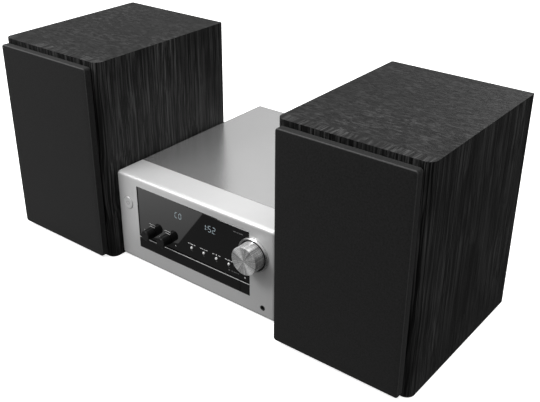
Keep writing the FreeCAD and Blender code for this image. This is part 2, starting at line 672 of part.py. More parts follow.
def tray_pinion():
    pitch_r = PINION_TEETH * MODULE / 2
    base_r = pitch_r * math.cos(PRESSURE)
    tip_r = pitch_r + 0.9 * MODULE
    root_r = pitch_r - 1.25 * MODULE
    half_pitch = math.pi / (2 * PINION_TEETH) - BACKLASH / pitch_r
    flank = [root_r] + [base_r + (tip_r - base_r) * step / 4.0 for step in range(5)]

    def half_angle(r):
        swing = involute(math.acos(base_r / r)) if r > base_r else 0.0
        return half_pitch + involute(PRESSURE) - swing

    outline = []
    for tooth in range(PINION_TEETH):
        middle = math.pi + 2 * math.pi * tooth / PINION_TEETH
        outline += [(r, middle - half_angle(r)) for r in flank]
        outline += [(r, middle + half_angle(r)) for r in reversed(flank)]
    x = pinion_x()
    points = [V(x + r * math.cos(a), PINION_Y + r * math.sin(a), TRAY_Z0) for r, a in outline]
    toothed = polygon(points).extrude(V(0, 0, TOOTH_T))
    hub = cyl_z(x, PINION_Y, 5.0, 13.4, TRAY_Z0)
    pulley = turned_z([(0, 13.4), (9, 13.4), (9, 14.4), (7.6, 15.6), (9, 16.8), (9, 17.8), (0, 17.8)],
                      x, PINION_Y)
    return fuse(toothed, hub, pulley).cut(cyl_z(x, PINION_Y, 1.5 + RUN, 10, 30))


def rack():
    pitch = math.pi * MODULE
    foot = mx(RACK_FOOT_X)
    depth = 2.15 * MODULE
    slope = math.tan(PRESSURE)
    foot_half = pitch / 4 + 1.25 * MODULE * slope - BACKLASH
    tip_half = foot_half - depth * slope
    teeth = []
    for index in range(-2, math.ceil(TRAY_STROKE / pitch) + 3):
        y = PINION_Y + pitch * (index + 0.5)
        tooth = polygon([V(foot - 0.5, y - foot_half, TRAY_Z0), V(foot, y - foot_half, TRAY_Z0),
                         V(foot + depth, y - tip_half, TRAY_Z0), V(foot + depth, y + tip_half, TRAY_Z0),
                         V(foot, y + foot_half, TRAY_Z0), V(foot - 0.5, y + foot_half, TRAY_Z0)])
        teeth.append(tooth.extrude(V(0, 0, TOOTH_T)))
    return teeth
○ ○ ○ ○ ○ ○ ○
**Aim**
Reproduce all the data word for word.

**Finished exercise**
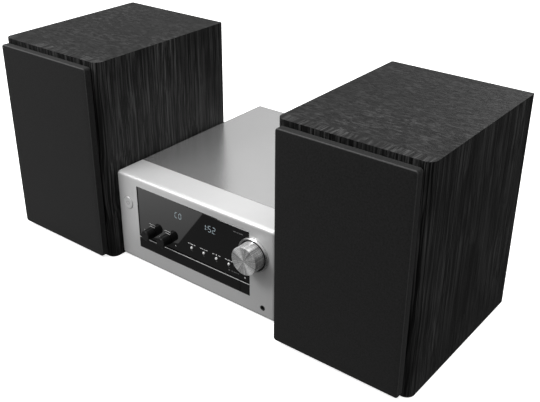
Keep writing the FreeCAD and Blender code for this image. This is part 2, starting at line 672 of part.py. More parts follow.
def tray_pinion():
    pitch_r = PINION_TEETH * MODULE / 2
    base_r = pitch_r * math.cos(PRESSURE)
    tip_r = pitch_r + 0.9 * MODULE
    root_r = pitch_r - 1.25 * MODULE
    half_pitch = math.pi / (2 * PINION_TEETH) - BACKLASH / pitch_r
    flank = [root_r] + [base_r + (tip_r - base_r) * step / 4.0 for step in range(5)]

    def half_angle(r):
        swing = involute(math.acos(base_r / r)) if r > base_r else 0.0
        return half_pitch + involute(PRESSURE) - swing

    outline = []
    for tooth in range(PINION_TEETH):
        middle = math.pi + 2 * math.pi * tooth / PINION_TEETH
        outline += [(r, middle - half_angle(r)) for r in flank]
        outline += [(r, middle + half_angle(r)) for r in reversed(flank)]
    x = pinion_x()
    points = [V(x + r * math.cos(a), PINION_Y + r * math.sin(a), TRAY_Z0) for r, a in outline]
    toothed = polygon(points).extrude(V(0, 0, TOOTH_T))
    hub = cyl_z(x, PINION_Y, 5.0, 13.4, TRAY_Z0)
    pulley = turned_z([(0, 13.4), (9, 13.4), (9, 14.4), (7.6, 15.6), (9, 16.8), (9, 17.8), (0, 17.8)],
                      x, PINION_Y)
    return fuse(toothed, hub, pulley).cut(cyl_z(x, PINION_Y, 1.5 + RUN, 10, 30))


def rack():
    pitch = math.pi * MODULE
    foot = mx(RACK_FOOT_X)
    depth = 2.15 * MODULE
    slope = math.tan(PRESSURE)
    foot_half = pitch / 4 + 1.25 * MODULE * slope - BACKLASH
    tip_half = foot_half - depth * slope
    teeth = []
    for index in range(-2, math.ceil(TRAY_STROKE / pitch) + 3):
        y = PINION_Y + pitch * (index + 0.5)
        tooth = polygon([V(foot - 0.5, y - foot_half, TRAY_Z0), V(foot, y - foot_half, TRAY_Z0),
                         V(foot + depth, y - tip_half, TRAY_Z0), V(foot + depth, y + tip_half, TRAY_Z0),
                         V(foot, y + foot_half, TRAY_Z0), V(foot - 0.5, y + foot_half, TRAY_Z0)])
        teeth.append(tooth.extrude(V(0, 0, TOOTH_T)))
    return teeth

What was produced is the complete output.